99% should not be taken literally in my opinion. I would include all the people on your list but like you say – would they include themselves? The true middle class, the professionals and managers most valuable to the ruling class, are not going to be eager for a populist uprising. They are doing very well thank you. I would feel more at home talking about the 75% or 80% that comprise the working class.
But I’m a lefty and everybody won’t agree with my construct and that’s Ok with me. 99% works for me. Lets get on with it.
just trying in my own obscure way to get people to think. Even the left forgets to do that sometimes.
cmaukonen:
Never apologize for pointing out the obvious: Liberals do not think in lock-step!
This is an interesting post, and you ask some good questions. But I still think the 99% is a brilliant choice for a moniker. And so is the slogan: We are the 99% and we are too big to fail. The 99% emphasizes the economic situation that 1% control most of the wealth while the remaining 99% of us are either failing, struggling to make ends meet, or are vulnerable to any further economic downtown. In your list of groups above, you may very well have some business owners or professionals who do not agree with the Occupy movement. However, getting laid off or experiencing a sharp decline in businss can change a person’s perceptions overnight. And if the Occupy movement succeeds in correcting mass injustice, 99% of us are in a position to benefit.
Me too.
Mother Jones has put together several well-documented charts on who the 1% are. They are here: http://motherjones.com/mojo/2011/10/one-percent-income-inequality-OWS
According to the data from the Paris School of Economics, in 2008, the top 1% in America had incomes, including capital gains, of over $1.1 million.

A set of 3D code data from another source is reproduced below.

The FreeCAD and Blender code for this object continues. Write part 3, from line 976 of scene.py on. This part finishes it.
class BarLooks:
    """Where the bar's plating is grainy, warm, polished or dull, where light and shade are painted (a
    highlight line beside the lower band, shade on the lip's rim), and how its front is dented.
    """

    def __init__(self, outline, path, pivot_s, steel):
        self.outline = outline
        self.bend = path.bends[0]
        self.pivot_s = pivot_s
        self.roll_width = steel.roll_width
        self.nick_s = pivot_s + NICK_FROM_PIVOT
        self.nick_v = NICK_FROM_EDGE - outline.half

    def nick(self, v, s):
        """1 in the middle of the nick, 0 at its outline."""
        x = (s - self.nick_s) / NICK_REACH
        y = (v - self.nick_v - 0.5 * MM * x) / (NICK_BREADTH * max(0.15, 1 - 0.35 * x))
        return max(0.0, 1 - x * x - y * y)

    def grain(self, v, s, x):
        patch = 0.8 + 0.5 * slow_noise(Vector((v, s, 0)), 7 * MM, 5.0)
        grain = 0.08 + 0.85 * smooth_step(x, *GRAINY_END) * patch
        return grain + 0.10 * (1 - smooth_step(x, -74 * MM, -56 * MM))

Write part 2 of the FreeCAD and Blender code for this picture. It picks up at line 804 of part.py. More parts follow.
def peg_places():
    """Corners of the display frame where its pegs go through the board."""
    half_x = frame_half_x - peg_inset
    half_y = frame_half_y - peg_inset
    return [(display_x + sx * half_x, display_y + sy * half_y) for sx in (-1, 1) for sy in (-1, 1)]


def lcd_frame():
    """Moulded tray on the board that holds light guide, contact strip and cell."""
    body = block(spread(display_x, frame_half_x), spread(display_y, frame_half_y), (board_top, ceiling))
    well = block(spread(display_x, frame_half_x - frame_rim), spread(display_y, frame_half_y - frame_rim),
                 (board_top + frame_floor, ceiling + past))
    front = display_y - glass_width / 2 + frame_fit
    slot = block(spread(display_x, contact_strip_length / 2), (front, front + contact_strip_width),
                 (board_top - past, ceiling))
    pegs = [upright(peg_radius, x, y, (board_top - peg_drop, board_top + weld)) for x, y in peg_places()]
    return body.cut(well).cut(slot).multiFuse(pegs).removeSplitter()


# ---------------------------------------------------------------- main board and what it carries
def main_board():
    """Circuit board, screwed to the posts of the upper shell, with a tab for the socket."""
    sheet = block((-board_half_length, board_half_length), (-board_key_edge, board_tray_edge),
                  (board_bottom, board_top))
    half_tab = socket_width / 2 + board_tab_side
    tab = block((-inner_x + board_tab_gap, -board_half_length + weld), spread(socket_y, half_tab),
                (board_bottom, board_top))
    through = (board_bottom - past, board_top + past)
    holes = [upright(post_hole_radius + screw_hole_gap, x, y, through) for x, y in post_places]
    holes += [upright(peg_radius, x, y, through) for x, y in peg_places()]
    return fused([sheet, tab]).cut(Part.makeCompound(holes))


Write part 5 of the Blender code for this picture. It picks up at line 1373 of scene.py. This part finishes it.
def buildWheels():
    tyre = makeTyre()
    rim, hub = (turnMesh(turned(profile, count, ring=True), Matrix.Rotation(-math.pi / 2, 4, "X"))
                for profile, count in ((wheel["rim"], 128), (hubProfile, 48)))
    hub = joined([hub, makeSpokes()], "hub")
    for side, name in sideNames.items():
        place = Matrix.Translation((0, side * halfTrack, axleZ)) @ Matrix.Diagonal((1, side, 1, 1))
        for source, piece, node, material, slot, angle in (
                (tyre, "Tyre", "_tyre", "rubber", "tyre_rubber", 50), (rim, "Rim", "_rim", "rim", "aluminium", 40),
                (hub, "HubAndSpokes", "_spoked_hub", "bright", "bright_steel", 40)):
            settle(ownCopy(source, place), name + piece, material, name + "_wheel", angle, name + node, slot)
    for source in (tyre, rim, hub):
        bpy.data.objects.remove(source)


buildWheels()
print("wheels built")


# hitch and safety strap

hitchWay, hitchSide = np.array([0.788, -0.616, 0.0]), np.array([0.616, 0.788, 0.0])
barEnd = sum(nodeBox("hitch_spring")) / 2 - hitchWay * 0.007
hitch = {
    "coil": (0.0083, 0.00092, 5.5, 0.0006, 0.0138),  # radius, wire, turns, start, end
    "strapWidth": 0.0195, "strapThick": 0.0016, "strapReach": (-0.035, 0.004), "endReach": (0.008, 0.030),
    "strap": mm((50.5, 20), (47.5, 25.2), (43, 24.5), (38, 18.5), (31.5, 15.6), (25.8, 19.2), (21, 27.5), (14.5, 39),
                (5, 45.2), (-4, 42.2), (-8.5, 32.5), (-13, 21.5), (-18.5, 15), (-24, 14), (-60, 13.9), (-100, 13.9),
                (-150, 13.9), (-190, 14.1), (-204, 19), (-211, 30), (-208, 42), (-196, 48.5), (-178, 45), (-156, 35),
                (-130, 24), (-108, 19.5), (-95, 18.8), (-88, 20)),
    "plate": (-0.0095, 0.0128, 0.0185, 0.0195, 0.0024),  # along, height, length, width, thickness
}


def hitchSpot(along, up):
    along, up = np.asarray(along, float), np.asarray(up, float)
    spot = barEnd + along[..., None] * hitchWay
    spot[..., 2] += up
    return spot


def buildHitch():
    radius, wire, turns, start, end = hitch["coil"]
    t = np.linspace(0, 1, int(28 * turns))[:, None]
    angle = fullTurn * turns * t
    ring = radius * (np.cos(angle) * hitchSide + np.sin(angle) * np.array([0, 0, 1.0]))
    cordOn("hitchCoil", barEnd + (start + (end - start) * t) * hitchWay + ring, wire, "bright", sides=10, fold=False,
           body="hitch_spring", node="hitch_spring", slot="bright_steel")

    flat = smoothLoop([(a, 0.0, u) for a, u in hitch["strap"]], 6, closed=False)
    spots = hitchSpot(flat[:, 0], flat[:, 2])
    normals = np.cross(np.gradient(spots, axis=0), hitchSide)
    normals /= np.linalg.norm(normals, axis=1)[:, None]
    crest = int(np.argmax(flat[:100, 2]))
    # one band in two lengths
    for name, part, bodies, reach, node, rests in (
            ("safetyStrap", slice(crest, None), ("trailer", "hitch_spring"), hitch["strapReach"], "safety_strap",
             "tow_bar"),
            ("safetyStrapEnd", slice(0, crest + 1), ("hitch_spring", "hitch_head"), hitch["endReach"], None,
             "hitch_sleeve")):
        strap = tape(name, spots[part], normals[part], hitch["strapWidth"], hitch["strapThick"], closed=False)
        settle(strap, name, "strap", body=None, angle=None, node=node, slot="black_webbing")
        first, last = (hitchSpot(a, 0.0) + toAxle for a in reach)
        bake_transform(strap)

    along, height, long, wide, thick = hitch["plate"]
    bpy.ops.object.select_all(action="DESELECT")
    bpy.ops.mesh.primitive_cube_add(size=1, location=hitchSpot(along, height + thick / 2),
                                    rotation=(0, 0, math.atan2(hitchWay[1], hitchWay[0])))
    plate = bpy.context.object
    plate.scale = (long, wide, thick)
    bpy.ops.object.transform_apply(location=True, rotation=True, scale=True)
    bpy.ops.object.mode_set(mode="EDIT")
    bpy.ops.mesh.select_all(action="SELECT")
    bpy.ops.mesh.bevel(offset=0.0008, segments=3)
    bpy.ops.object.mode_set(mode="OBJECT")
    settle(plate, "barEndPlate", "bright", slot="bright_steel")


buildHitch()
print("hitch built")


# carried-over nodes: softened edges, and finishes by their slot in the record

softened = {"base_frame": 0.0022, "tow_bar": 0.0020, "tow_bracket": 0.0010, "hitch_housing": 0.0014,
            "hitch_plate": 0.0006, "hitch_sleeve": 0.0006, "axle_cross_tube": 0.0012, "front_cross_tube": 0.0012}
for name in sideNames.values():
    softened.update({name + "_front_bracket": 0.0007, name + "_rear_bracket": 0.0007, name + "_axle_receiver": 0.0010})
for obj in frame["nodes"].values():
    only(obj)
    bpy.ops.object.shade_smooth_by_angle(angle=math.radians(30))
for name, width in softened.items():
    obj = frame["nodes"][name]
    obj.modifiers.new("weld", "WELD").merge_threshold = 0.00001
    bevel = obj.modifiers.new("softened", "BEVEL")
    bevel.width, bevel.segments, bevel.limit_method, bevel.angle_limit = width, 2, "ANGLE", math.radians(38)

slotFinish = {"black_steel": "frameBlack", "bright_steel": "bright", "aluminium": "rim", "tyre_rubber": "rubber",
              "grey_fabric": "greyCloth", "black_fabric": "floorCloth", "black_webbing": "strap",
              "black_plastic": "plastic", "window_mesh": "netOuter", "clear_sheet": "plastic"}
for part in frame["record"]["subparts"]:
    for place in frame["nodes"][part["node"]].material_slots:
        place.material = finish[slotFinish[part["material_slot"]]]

There is also a chart of who the 1% are by occupation, from a paper by professors at Williams College, Indiana University, and the US Treasury. 78% of the top 1% have occupations given as: nonfinancial executives and managers, medical, lawyers, financial occupations, computers/engineering/technical, and not working (trustfunders) or deceased.
;o)
http://www.washingtonsblog.com/2011/10/half-of-u-s-households-receive-government-aid-but-one-third-of-americans-are-still-one-paycheck-away-from-homelessness.html
I haven’t seen this on FDL, so I’ll put it here. I don’t remember where I first saw this, but here is a hostile interviewer shredded by Chris Hedges.
You are absolutely correct, we should properly claim “We are the 99.9%”!
Graphs and additional information.
But I think that’s exactly the author’s point. Let’s say you’re a lawyer at a firm with big banks for clients. You had a nice year, pulled in $400,000/yr. Do you really think the OWS protesters represent you? You aren’t in the top 1%. . .
Frankly, as Liz Berry has pointed out, basically anyone making $150,000/yr+ has benefited from income inequality. OWS should be saying, “we represent the 90%.”
I think they can not represent 99% of the people.